Aim
Would you output the whole listing below, exactly as it reads?

Data extract
—————
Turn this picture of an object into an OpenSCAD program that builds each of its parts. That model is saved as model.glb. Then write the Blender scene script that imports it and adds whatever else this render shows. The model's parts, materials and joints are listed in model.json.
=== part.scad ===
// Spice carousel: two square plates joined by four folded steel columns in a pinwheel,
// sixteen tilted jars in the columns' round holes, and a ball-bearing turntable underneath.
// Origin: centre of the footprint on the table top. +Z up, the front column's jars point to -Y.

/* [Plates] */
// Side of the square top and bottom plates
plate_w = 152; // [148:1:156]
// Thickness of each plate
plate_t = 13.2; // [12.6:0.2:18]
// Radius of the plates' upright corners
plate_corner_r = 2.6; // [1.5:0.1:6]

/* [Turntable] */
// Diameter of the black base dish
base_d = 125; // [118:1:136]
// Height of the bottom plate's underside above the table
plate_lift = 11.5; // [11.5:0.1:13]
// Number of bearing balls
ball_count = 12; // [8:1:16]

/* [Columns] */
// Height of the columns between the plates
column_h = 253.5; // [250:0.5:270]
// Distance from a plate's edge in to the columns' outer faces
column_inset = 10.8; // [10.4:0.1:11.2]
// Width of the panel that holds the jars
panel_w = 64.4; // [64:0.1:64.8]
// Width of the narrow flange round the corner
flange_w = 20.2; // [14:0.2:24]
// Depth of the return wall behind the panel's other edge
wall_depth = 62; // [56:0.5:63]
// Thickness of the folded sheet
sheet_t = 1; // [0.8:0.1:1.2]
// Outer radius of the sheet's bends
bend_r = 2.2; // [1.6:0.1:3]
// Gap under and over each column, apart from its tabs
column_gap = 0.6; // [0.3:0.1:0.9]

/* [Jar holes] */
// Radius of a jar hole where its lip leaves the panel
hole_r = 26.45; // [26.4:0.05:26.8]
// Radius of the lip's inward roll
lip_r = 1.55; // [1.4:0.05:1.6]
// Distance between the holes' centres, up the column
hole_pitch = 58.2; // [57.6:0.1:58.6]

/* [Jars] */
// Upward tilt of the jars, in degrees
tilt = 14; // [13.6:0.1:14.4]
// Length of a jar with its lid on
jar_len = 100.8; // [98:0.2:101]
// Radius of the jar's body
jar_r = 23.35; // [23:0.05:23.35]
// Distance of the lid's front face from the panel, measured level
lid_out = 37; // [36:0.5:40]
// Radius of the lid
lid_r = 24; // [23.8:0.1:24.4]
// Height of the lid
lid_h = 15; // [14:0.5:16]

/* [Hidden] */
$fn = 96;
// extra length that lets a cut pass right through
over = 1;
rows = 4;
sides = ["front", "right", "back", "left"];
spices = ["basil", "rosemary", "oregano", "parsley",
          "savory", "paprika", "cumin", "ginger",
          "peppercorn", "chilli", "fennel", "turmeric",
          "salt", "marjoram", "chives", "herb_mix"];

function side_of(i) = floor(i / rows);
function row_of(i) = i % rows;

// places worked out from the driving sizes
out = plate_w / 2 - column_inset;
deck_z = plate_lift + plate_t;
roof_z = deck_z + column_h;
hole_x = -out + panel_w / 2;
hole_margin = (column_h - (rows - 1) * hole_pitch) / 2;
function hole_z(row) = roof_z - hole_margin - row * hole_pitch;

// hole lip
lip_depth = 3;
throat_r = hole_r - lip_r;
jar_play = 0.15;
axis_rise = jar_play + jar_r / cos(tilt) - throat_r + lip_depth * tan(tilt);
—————
In response
Turn this picture of an object into an OpenSCAD program that builds each of its parts. That model is saved as model.glb. Then write the Blender scene script that imports it and adds whatever else this render shows. The model's parts, materials and joints are listed in model.json.
=== part.scad ===
// Spice carousel: two square plates joined by four folded steel columns in a pinwheel,
// sixteen tilted jars in the columns' round holes, and a ball-bearing turntable underneath.
// Origin: centre of the footprint on the table top. +Z up, the front column's jars point to -Y.

/* [Plates] */
// Side of the square top and bottom plates
plate_w = 152; // [148:1:156]
// Thickness of each plate
plate_t = 13.2; // [12.6:0.2:18]
// Radius of the plates' upright corners
plate_corner_r = 2.6; // [1.5:0.1:6]

/* [Turntable] */
// Diameter of the black base dish
base_d = 125; // [118:1:136]
// Height of the bottom plate's underside above the table
plate_lift = 11.5; // [11.5:0.1:13]
// Number of bearing balls
ball_count = 12; // [8:1:16]

/* [Columns] */
// Height of the columns between the plates
column_h = 253.5; // [250:0.5:270]
// Distance from a plate's edge in to the columns' outer faces
column_inset = 10.8; // [10.4:0.1:11.2]
// Width of the panel that holds the jars
panel_w = 64.4; // [64:0.1:64.8]
// Width of the narrow flange round the corner
flange_w = 20.2; // [14:0.2:24]
// Depth of the return wall behind the panel's other edge
wall_depth = 62; // [56:0.5:63]
// Thickness of the folded sheet
sheet_t = 1; // [0.8:0.1:1.2]
// Outer radius of the sheet's bends
bend_r = 2.2; // [1.6:0.1:3]
// Gap under and over each column, apart from its tabs
column_gap = 0.6; // [0.3:0.1:0.9]

/* [Jar holes] */
// Radius of a jar hole where its lip leaves the panel
hole_r = 26.45; // [26.4:0.05:26.8]
// Radius of the lip's inward roll
lip_r = 1.55; // [1.4:0.05:1.6]
// Distance between the holes' centres, up the column
hole_pitch = 58.2; // [57.6:0.1:58.6]

/* [Jars] */
// Upward tilt of the jars, in degrees
tilt = 14; // [13.6:0.1:14.4]
// Length of a jar with its lid on
jar_len = 100.8; // [98:0.2:101]
// Radius of the jar's body
jar_r = 23.35; // [23:0.05:23.35]
// Distance of the lid's front face from the panel, measured level
lid_out = 37; // [36:0.5:40]
// Radius of the lid
lid_r = 24; // [23.8:0.1:24.4]
// Height of the lid
lid_h = 15; // [14:0.5:16]

/* [Hidden] */
$fn = 96;
// extra length that lets a cut pass right through
over = 1;
rows = 4;
sides = ["front", "right", "back", "left"];
spices = ["basil", "rosemary", "oregano", "parsley",
          "savory", "paprika", "cumin", "ginger",
          "peppercorn", "chilli", "fennel", "turmeric",
          "salt", "marjoram", "chives", "herb_mix"];

function side_of(i) = floor(i / rows);
function row_of(i) = i % rows;

// places worked out from the driving sizes
out = plate_w / 2 - column_inset;
deck_z = plate_lift + plate_t;
roof_z = deck_z + column_h;
hole_x = -out + panel_w / 2;
hole_margin = (column_h - (rows - 1) * hole_pitch) / 2;
function hole_z(row) = roof_z - hole_margin - row * hole_pitch;

// hole lip
lip_depth = 3;
throat_r = hole_r - lip_r;
jar_play = 0.15;
axis_rise = jar_play + jar_r / cos(tilt) - throat_r + lip_depth * tan(tilt);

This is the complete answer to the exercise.